Temasek proposes $1.68-per-share buyout of SMRT
SINGAPORE investment firm Temasek Holdings has made an offer to buy over and take SMRT private at $1.68 per share.
If successful, this means the rail and bus operator will be delisted from the Singapore bourse.
The offer price is a premium over the company's last share price of $1.545 and will see Temasek forking out about $1.18 billion for the rest of the company that it does not own.
Temasek owns 54 per cent of SMRT, which is valued at close to $2.4 billion, based on last Friday's price.
The news comes after the Government announced last Friday that it will take over all operating assets of the North-South, East-West and Circle lines, as well as the Bukit Panjang LRT Line, from SMRT for $1.06 billion.

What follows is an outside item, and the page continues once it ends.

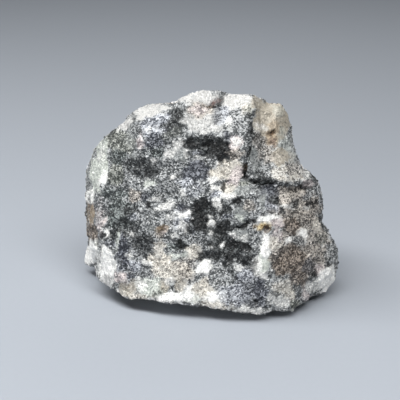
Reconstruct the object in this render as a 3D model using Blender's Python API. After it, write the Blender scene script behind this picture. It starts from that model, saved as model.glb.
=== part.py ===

This is the net book value - or current value - of the assets, plus GST.
In a statement, Temasek and SMRT said they accept the New Rail Financing Framework as part of a regulatory transition.
However, "there remain significant business risks and challenges, which are beyond the control of SMRT".
SMRT is expected to face challenges - even under the new framework - with costs and uncertainties associated with an ageing and expanded network, the statement noted.
SMRT will also need to focus on delivering on existing and new multi-year programmes to support an ageing and expanded network, including the need to deliver a higher order of rail reliability and service in line with the heightened Maintenance Performance Standards to be determined by the Land Transport Authority.
"Privatisation will provide SMRT greater flexibility to focus on its primary role of delivering safe and high quality rail service, without short term pressures of being a listed company, in the midst of its transition to a new regulatory framework under the New Rail Financing Framework," the statement said.
The deal has been structured as a scheme of arrangement. This offers more certainty to a potential buyer, who will get all or none of the company.
Most takeover bids are made through a general offer, which does not guarantee a 100 per cent stake even if the buyer gains majority control.
For Temasek's bid to succeed, a majority of shareholders present at a meeting have to vote for it.
These shareholders will have to hold at least 75 per cent of the value of SMRT shares held by all shareholders present at the meeting.
A trading halt of SMRT's shares was called last Friday and trading will resume today.